The special committee of the board of Dell Inc on 25 March announced two alternative acquisition proposals received during the ''go-shop'' period - one submitted by a group affiliated with a private equity fund managed by Blackstone and the other by entities affiliated with Carl Icahn.

''We are gratified by the success of our go-shop process that has yielded two alternative proposals with the potential to create additional value for Dell shareholders. We intend to work diligently with all three potential acquirers to ensure the best possible outcome for Dell shareholders, whichever transaction that may be.''

''The special committee, consisting of four independent and disinterested directors, has determined, after consultation with its independent financial and legal advisors, that both proposals could reasonably be expected to result in superior proposals, as defined under the terms of the existing merger agreement. Therefore, each of the Blackstone and Icahn groups is an ''excluded party'' and the special committee intends to continue negotiations with both,'' it said.

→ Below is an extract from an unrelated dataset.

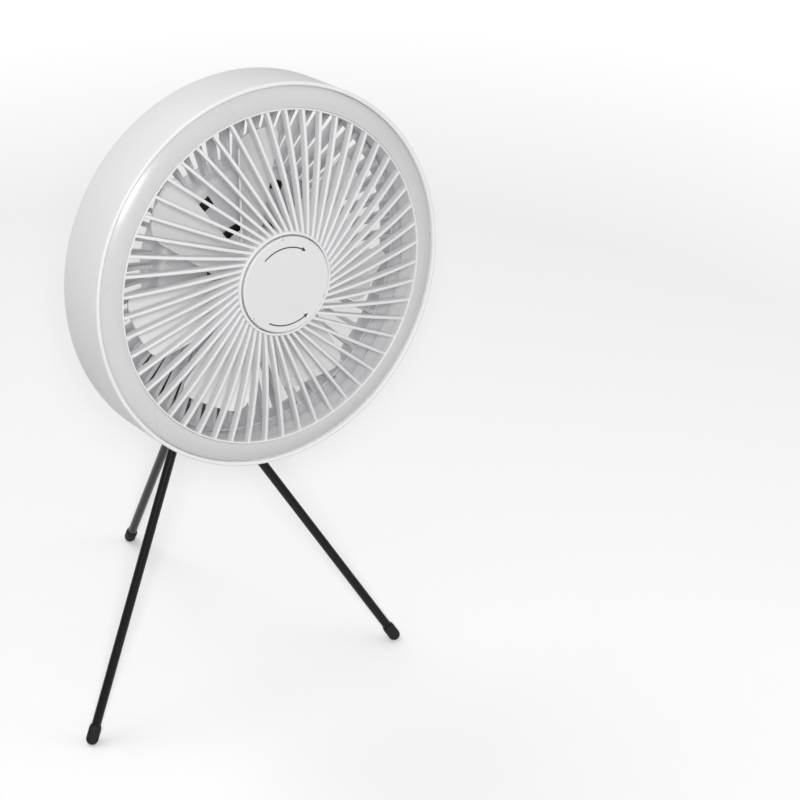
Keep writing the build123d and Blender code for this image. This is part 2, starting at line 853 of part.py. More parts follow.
def make_posts():
    """Each bar runs through the pod at its rim, and ends in a lug that carries the bail's pin."""
    seat = (Align.CENTER, Align.CENTER, Align.MIN)
    lug = rod_across(bail_lug_radius, bail_lug_width)
    lug += Box(bail_lug_width, 2 * bail_lug_radius, bail_off - seat_gap, align=seat)
    lug -= rod_across(bail_pin_radius + fit, 2 * bail_lug_width)
    bar_back = pod_back - seat_gap - bury
    bar = Box(post_width, post_depth, pod_front + post_proud - bar_back, align=seat)
    bar = Pos(0, pod_radius - post_inset, bar_back) * bar
    posts = []
    for side in (-1, 1):
        turned_bar = Rot(0, 0, -side * post_angle) * bar
        posts.append(turned_bar + Pos(side * bail_lug_x, bail_height, bail_axis_z) * lug)
    return posts


def make_bail():
    end = bail_height - bail_reach
    with BuildPart() as bail:
        with BuildLine(Plane.XY.offset(bail_axis_z)):
            FilletPolyline(
                (-bail_half, bail_height),
                (-bail_half, end),
                (bail_half, end),
                (bail_half, bail_height),
                radius=bail_bend,
            )
        with BuildSketch(Plane(origin=(-bail_half, bail_height, bail_axis_z), z_dir=(0, -1, 0))):
            Circle(bail_rod)
        sweep()
    body = bail.part
    for side in (-1, 1):
        place = Pos(side * bail_half, bail_height, bail_axis_z)
        body += place * rod_across(bail_eye, bail_eye_width)
        body -= place * rod_across(bail_pin_radius + fit, 2 * bail_eye_width)
    return body


def make_bail_pins():
    length = bail_lug_width + seat_gap + bail_eye_width
    middle = bail_lug_x + (length - bail_lug_width) / 2
    pin = rod_across(bail_pin_radius, length)
    return [Pos(side * middle, bail_height, bail_axis_z) * pin for side in (-1, 1)]


# Tilt bolt, neck and swivel
head_plane = Plane(
    origin=(0, -head_forward, apex_height + head_rise),
    x_dir=(1, 0, 0),
    z_dir=(0, -cos(radians(head_tilt)), sin(radians(head_tilt))),
)
tilt_point = head_plane.from_local_coords((0, -tilt_low, pod_back - tilt_off))
hinge_outside = neck_width / 2 + seat_gap + ear_thickness
crown_roof = apex_height + crown_top
swivel_head_seat = crown_roof - swivel_seat
neck_foot = crown_roof + washer_thickness + fine_gap


def make_tilt_bolt():
    end = hinge_outside + nut_height + bolt_tail
    body = Pos((end - hinge_outside) / 2, 0, 0) * rod_across(tilt_bolt_radius, end + hinge_outside)
    head = rod_across(bolt_head_radius, bolt_head_height)
    body += Pos(-hinge_outside - bolt_head_height / 2, 0, 0) * head
    return Pos(0, -tilt_low, pod_back - tilt_off) * body


def make_tilt_nut():
    body = extrude(RegularPolygon(bolt_head_radius, 6), nut_height)
    body -= disc(tilt_bolt_radius + fit, -cut, nut_height + cut)
    return Pos(hinge_outside, -tilt_low, pod_back - tilt_off) * (Rot(0, 90, 0) * body)


def make_neck():
    start = (0, neck_foot + neck_boss_height / 2)
    forward, rise = -tilt_point.Y, tilt_point.Z - start[1]
    bend = (forward**2 + rise**2) / (2 * forward)
    end_angle = degrees(asin(min(1.0, rise / bend)))
    centre = (-bend, start[1])
    with BuildPart() as arm:
        with BuildLine(Plane.YZ):
            CenterArc(centre, bend, 0, end_angle)
        with BuildSketch(Plane(origin=(0, 0, start[1]), z_dir=(0, 0, 1))):
            RectangleRounded(neck_width, neck_depth, neck_corner)
        sweep()
    body = arm.part
    boss = disc(neck_boss_radius, neck_foot, neck_foot + neck_boss_height)
    body += fillet(boss.edges().group_by(Axis.Z)[-1], neck_boss_round)
    body += Pos(tilt_point) * rod_across(neck_eye_radius, neck_width)
    body -= Pos(tilt_point) * rod_across(tilt_bolt_radius + fit, 2 * neck_width)
    body -= disc(swivel_radius + press, neck_foot - cut, neck_foot + swivel_bite)
    return body


def make_washer():
    outside = neck_boss_radius + washer_rim
    return disc(outside, crown_roof, crown_roof + washer_thickness, bore=swivel_radius + fine_gap)


def make_swivel_screw():
    body = disc(swivel_radius, swivel_head_seat, neck_foot + swivel_bite - fine_gap)
    return body + disc(swivel_head_radius, swivel_head_seat - swivel_head_height, swivel_head_seat)


# Stand
crown_floor = apex_height - crown_bottom
hinge_along = hinge_circle / sin(radians(leg_spread))
hinge_height = apex_height - hinge_along * cos(radians(leg_spread))
barrel_top = -hinge_along - shank_length
leg_names = ("rear", "left", "right")
leg_angles = [90 + stand_turn + i * 120 for i in range(3)]


def leg_plane(angle):
    """Frame of one leg: origin at the apex, z up along the leg, y along its hinge pin."""
    out = Vector(cos(radians(angle)), sin(radians(angle)), 0)
    up = Vector(0, 0, 1)
    lean = radians(leg_spread)
    return Plane(
        origin=(0, 0, apex_height),
        x_dir=out * cos(lean) + up * sin(lean),
        z_dir=out * -sin(lean) + up * cos(lean),
    )


def make_crown():
    body = turned(
        [
            (0, crown_floor),
            (crown_radius - crown_foot_inset, crown_floor),
            (crown_radius, crown_floor + crown_foot_height),
            (crown_radius, crown_roof - crown_waist),
            (crown_head_radius, crown_roof - crown_rim),
            (crown_head_radius, crown_roof),
            (0, crown_roof),
        ],
        {2: crown_foot_round, 3: crown_waist_round, 4: crown_rim_round, 5: crown_top_round},
    )
    clear = knuckle_radius + knuckle_clear
    far = 2 * crown_bottom
    lean = radians(leg_spread)
    with BuildSketch(Plane.XZ) as swing:
        with Locations((hinge_circle, hinge_height), (hinge_circle, hinge_height - far)):
            Circle(clear)
        with Locations((hinge_circle + far * sin(lean), hinge_height - far * cos(lean))):
            Circle(clear)
        make_hull()
    slot = extrude(swing.sketch, knuckle_width / 2 + knuckle_clear, both=True)
    pin_hole = Rot(90, 0, 0) * Cylinder(hinge_pin_radius + press, hinge_pin_length + 2 * fine_gap)
    for angle in leg_angles:
        body -= Rot(0, 0, angle) * slot
        body -= Rot(0, 0, angle) * Pos(hinge_circle, 0, hinge_height) * pin_hole
    body -= disc(swivel_radius + fit, crown_floor - cut, crown_roof + cut)
    body -= disc(swivel_head_radius + seat_gap, crown_floor - cut, swivel_head_seat + fine_gap)
    return body


def make_leg_pins():
    pin = Rot(90, 0, 0) * Cylinder(hinge_pin_radius, hinge_pin_length)
    return [Rot(0, 0, angle) * Pos(hinge_circle, 0, hinge_height) * pin for angle in leg_angles]


def make_knuckle(angle):
    pin_height = Pos(0, 0, -hinge_along)
    seat = (Align.CENTER, Align.CENTER, Align.MAX)
    body = pin_height * (Rot(90, 0, 0) * Cylinder(knuckle_radius, knuckle_width))
    body += pin_height * Box(2 * knuckle_radius, knuckle_width, shank_length, align=seat)
    body += disc(knuckle_radius, barrel_top - knuckle_rim, barrel_top)
    body += disc(barrel_radius, barrel_top - barrel_length, barrel_top)
    body -= disc(rod_radius + press, barrel_top - barrel_length - cut, barrel_top + rod_bite)
    body -= pin_height * (Rot(90, 0, 0) * Cylinder(hinge_pin_radius + fit, 2 * knuckle_width))
    return leg_plane(angle).location * body


def make_leg_rod(angle):
    body = disc(rod_radius, -leg_length + foot_radius, barrel_top + rod_bite - fine_gap)
    return leg_plane(angle).location * body


def make_foot(angle):
    """Rubber cap with a domed end, worn flat where it stands on the ground."""
    body = turned(
        [
            (0, -leg_length),
            (foot_radius, -leg_length),
            (foot_radius, -leg_length + foot_length - foot_taper),
            (foot_collar, -leg_length + foot_length),
            (0, -leg_length + foot_length),
        ],
        {1: foot_radius * foot_dome, 2: foot_round},
    )
    bore_end = -leg_length + foot_radius - fine_gap
    body -= disc(rod_radius + press, bore_end, -leg_length + foot_length + cut)
    seat = (Align.CENTER, Align.CENTER, Align.MAX)
    ground = Box(8 * foot_radius, 8 * foot_radius, 4 * foot_radius, align=seat)
    x, y = foot_point(angle)
    return leg_plane(angle).location * body - Pos(x, y, 0) * ground


def foot_point(angle):
    reach = leg_length * sin(radians(leg_spread))
    return reach * cos(radians(angle)), reach * sin(radians(angle))


# Assembly
head_pieces = {
    "housing_drum": make_drum(),
    "light_diffuser": make_diffuser(),
    "led_board": make_led_board(),
    "led_chips": make_led_chips(),
    "front_grille": make_grille(),
    "scent_cap": make_cap(),
    "scent_pad": make_pad(),
    "impeller": make_impeller(),
    "impeller_screw": make_impeller_screw(),
    "motor_shaft": make_shaft(),
    "motor_rotor": make_rotor(),
    "motor_magnets": make_magnets(),
    "motor_stator": make_stator(),
    "motor_mount": make_motor_mount(),
    "shaft_bearings": make_bearings(),
    "motor_screws": make_motor_screws(),
    "rear_cover": make_rear_cover(),
    "rear_cover_screws": make_drum_screws(),
    "pod_cover": make_pod_cover(),
    "pod_screws": make_pod_screws(),
    "battery_cells": make_cells(),
    "battery_tray": make_tray(),
    "control_board": make_pcb(),
    "board_posts": make_pcb_posts(),
    "fan_button": Pos(-button_spacing / 2, button_height, 0) * make_button(),
    "light_button": Pos(button_spacing / 2, button_height, 0) * make_button(),
    "button_switches": make_switches(),
    "charge_socket": make_socket(),
    "charge_lenses": make_lenses(),
    "bail_posts": make_posts(),
    "hang_bail": make_bail(),
    "bail_pins": make_bail_pins(),
    "tilt_bolt": make_tilt_bolt(),
    "tilt_nut": make_tilt_nut(),
}
stand_pieces = {
    "neck_arm": make_neck(),
    "swivel_washer": make_washer(),
    "swivel_screw": make_swivel_screw(),
    "crown": make_crown(),
    "leg_pins": make_leg_pins(),
}
for name, angle in zip(leg_names, leg_angles):
    stand_pieces[f"leg_knuckle_{name}"] = make_knuckle(angle)
    stand_pieces[f"leg_rod_{name}"] = make_leg_rod(angle)
    stand_pieces[f"foot_cap_{name}"] = make_foot(angle)


def solids_of(piece):
    """The solids of a piece, which may be one part or a list of them."""
    parts = piece if isinstance(piece, list) else [piece]
    return [solid for part in parts for solid in part.solids()]


model = {}
for name, piece in head_pieces.items():
    model[name] = [head_plane.location * solid for solid in solids_of(piece)]
model.update({name: solids_of(piece) for name, piece in stand_pieces.items()})

# The origin is on the ground, under the middle of the whole object's outline.
outline = Compound([s for solids in model.values() for s in solids]).bounding_box()
shift = Pos(-(outline.min.X + outline.max.X) / 2, -(outline.min.Y + outline.max.Y) / 2, -outline.min.Z)

os.makedirs("parts", exist_ok=True)
for name, solids in model.items():
    moved = [shift * s for s in solids]
    export_step(moved[0] if len(moved) == 1 else Compound(moved), f"parts/{name}.step")


def placed(point):
    """A point of the unshifted model, in the exported frame."""
    return tuple((shift * Pos(*point)).position)


# Pivot points of the moving pieces, in the exported frame.
head_out = head_plane.z_dir
pivots = {
    "face_axis": placed(head_plane.from_local_coords((0, 0, 0))),
    "tilt": placed(tilt_point),
    "bail": placed(head_plane.from_local_coords((0, bail_height, bail_axis_z))),
    "swivel": placed((0, 0, crown_roof)),
}
for name, angle in zip(leg_names, leg_angles):
    out = (hinge_circle * cos(radians(angle)), hinge_circle * sin(radians(angle)), hinge_height)
    pivots[f"leg_{name}"] = placed(out)
for name, point in pivots.items():
    print(name, [round(value, 4) for value in point])
print("face direction", [round(value, 6) for value in head_out])
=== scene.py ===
import bpy
import bmesh
import json
from math import sin, cos, pi, radians, sqrt, tan
from mathutils import Matrix, Vector


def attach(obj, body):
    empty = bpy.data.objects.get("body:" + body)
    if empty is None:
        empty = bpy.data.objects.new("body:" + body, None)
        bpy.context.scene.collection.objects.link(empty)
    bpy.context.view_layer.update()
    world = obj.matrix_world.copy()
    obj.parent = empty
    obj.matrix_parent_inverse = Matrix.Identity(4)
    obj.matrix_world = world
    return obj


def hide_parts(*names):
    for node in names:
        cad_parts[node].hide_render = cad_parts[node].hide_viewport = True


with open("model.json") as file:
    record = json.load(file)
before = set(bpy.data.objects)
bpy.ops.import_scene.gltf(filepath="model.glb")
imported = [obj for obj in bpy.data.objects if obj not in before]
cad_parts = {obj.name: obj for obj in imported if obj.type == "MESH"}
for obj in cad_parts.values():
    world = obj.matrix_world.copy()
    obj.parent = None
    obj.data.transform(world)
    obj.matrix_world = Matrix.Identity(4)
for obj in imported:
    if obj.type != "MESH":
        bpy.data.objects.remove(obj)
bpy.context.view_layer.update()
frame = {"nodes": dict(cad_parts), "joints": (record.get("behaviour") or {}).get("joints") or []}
nodes = frame["nodes"]
joints = {joint["name"]: joint for joint in frame["joints"]}
mm = 0.001
print("frame loaded:", len(nodes), "nodes")


# the head's own frame, in millimetres: x to the right of the face, y up it, z out of it
def makeHeadFrame():
    spin = joints["impeller_spin"]
    out, right = Vector(spin["axis"]).normalized(), Vector((1, 0, 0))
    axes = Matrix((right, out.cross(right), out)).transposed().to_4x4()
    return Matrix.Translation(Vector(spin["pos_m"])) @ axes @ Matrix.Scale(mm, 4)


headFrame = makeHeadFrame()


# the head's frame turned about the head's axis, for what repeats around it
def turnedHead(turn):
    return headFrame @ Matrix.Rotation(turn, 4, "Z")


# the value that lies a share of the way from the first to the second
def between(first, second, share):
    return first + (second - first) * share


# camera, floor and light
camera = {
    "place": (-0.5416, -0.96694, 0.86591),
    "right": (0.814493, -0.580098, 0.009388),
    "up": (0.302309, 0.43816, 0.846537),
    "lens": 99.67,
    "sensor": 36.0,
}


def makeCamera():
    eye = bpy.data.objects.new("camera", bpy.data.cameras.new("camera"))
    bpy.context.collection.objects.link(eye)
    right, up = Vector(camera["right"]), Vector(camera["up"])
    axes = Matrix((right, up, right.cross(up))).transposed().to_4x4()
    eye.matrix_world = Matrix.Translation(camera["place"]) @ axes
    eye.data.lens = camera["lens"]
    eye.data.sensor_width = camera["sensor"]
    bpy.context.scene.camera = eye
    bpy.context.scene.view_settings.view_transform = "Standard"


makeCamera()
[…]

The special committee also noted that Michael Dell has confirmed to the committee his willingness to explore the possibility of working with third parties regarding alternative acquisition proposals.

''We are gratified by the success of our go-shop process that has yielded two alternative proposals with the potential to create additional value for Dell shareholders. We intend to work diligently with all three potential acquirers to ensure the best possible outcome for Dell shareholders, whichever transaction that may be,'' Alex Mandl, chairman of the special committee, said.

Pursuant to the existing merger agreement, subject to certain requirements, the special committee has the right to terminate the agreement in order to accept a superior proposal.

''The special committee has not determined that either the Blackstone proposal or the Icahn proposal in fact constitutes a superior proposal under the existing merger agreement and neither is at this stage sufficiently detailed or definitive for such a determination to be appropriate. There can be no assurance that either proposal will ultimately lead to a superior proposal,'' it said.

''While negotiations continue, the special committee has not changed its recommendation with respect to, and continues to support, the company's pending sale to entities controlled by Michael Dell and Silver Lake Partners,'' it added.

Prior to entering into the existing merger agreement, the special committee undertook a rigorous process, over a period of more than five months, to evaluate Dell's risks, opportunities, and strategic alternatives. These alternatives included continuing with or modifying the company's existing business plan, implementing a leveraged recapitalisation, changing the dividend policy, and potentially selling all or parts of the business.

The special committee unanimously determined that the sale of the company at a premium would be the best alternative for stockholders, and negotiated aggressively to ensure that stockholders receive the highest possible value, including securing provisions for a robust ''go-shop'' process. The result was that a number of strategic and financial parties entered into confidentiality agreements with the company and Blackstone and Icahn submitted proposals.

The price of $13.65 per share in cash to be paid pursuant to the existing merger agreement provides value certainty at a 37 per cent premium to the average price for the 90 days before rumors of the transaction surfaced. The committee noted that the Silver Lake Partners raised its bid six times by a total of approximately $4 billion, or over 20 per cent, during the course of negotiations.

Subject to applicable laws and regulations, the special committee undertakes no obligation, to provide updates or make further statements regarding the proposals received from Blackstone or Icahn, any revised proposals that may be received from either of them or the status of discussions with either of them, unless and until a definitive agreement is reached or such discussions are terminated, it added.